Uno entiende que la verdad en la crítica no es como la verdad en la literatura, de la que hablábamos el otro día, sino que es mucho más subjetiva, tiene más que ver con la «opinión» o la «perspectiva» de cada cual… Pero, aun entendiendo eso, no sólo creo (1) que la verdad nunca está de más, aunque sean verdades algo impertinentes o que uno, estratégicamente, podría haberse ahorrado perfectamente para no liarla (por ejemplo: yo, nacido en 1980, siento la mayor admiración y la mayor deuda hacia Anagrama, verdadera educación sentimental y literaria para mí, y es indiscutible que durante cincuenta años han marcado las modas y los gustos de casi todos, condicionado el paradigma y siendo imitados por muchos otros sellos…, y, sin embargo, ¿soy el único que, de un tiempo a esta parte, cree que, sobre todo en la colección de ensayo, parecen mirar de reojo lo que hagan en Capitán Swing?), sino que (2) me da la sensación de que decir la verdad es siempre una buena inversión.
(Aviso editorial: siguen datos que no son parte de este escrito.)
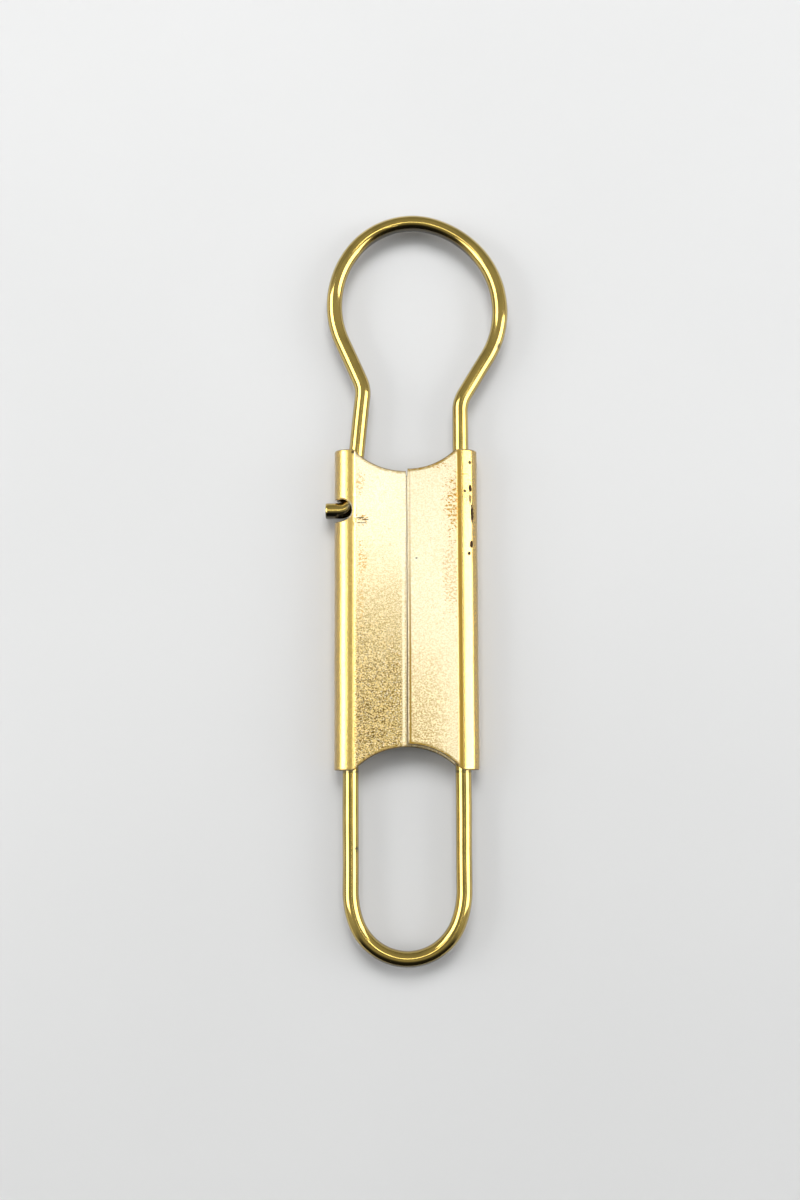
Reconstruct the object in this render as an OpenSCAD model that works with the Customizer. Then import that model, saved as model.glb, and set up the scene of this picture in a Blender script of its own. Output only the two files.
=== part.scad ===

Decir la verdad puede costarte caro, claro, y te vetarán en cien sitios, te mirarán mal en algún cóctel (pero eso te pasa por ir a cócteles), te lo pondrán difícil unos años. Pero al final decir la verdad merece la pena. Aunque acaso al decirlo estoy cayendo en eso que hace unos años todo el mundo llamaba wishful thinking, porque lo cierto es que más me vale que sea así.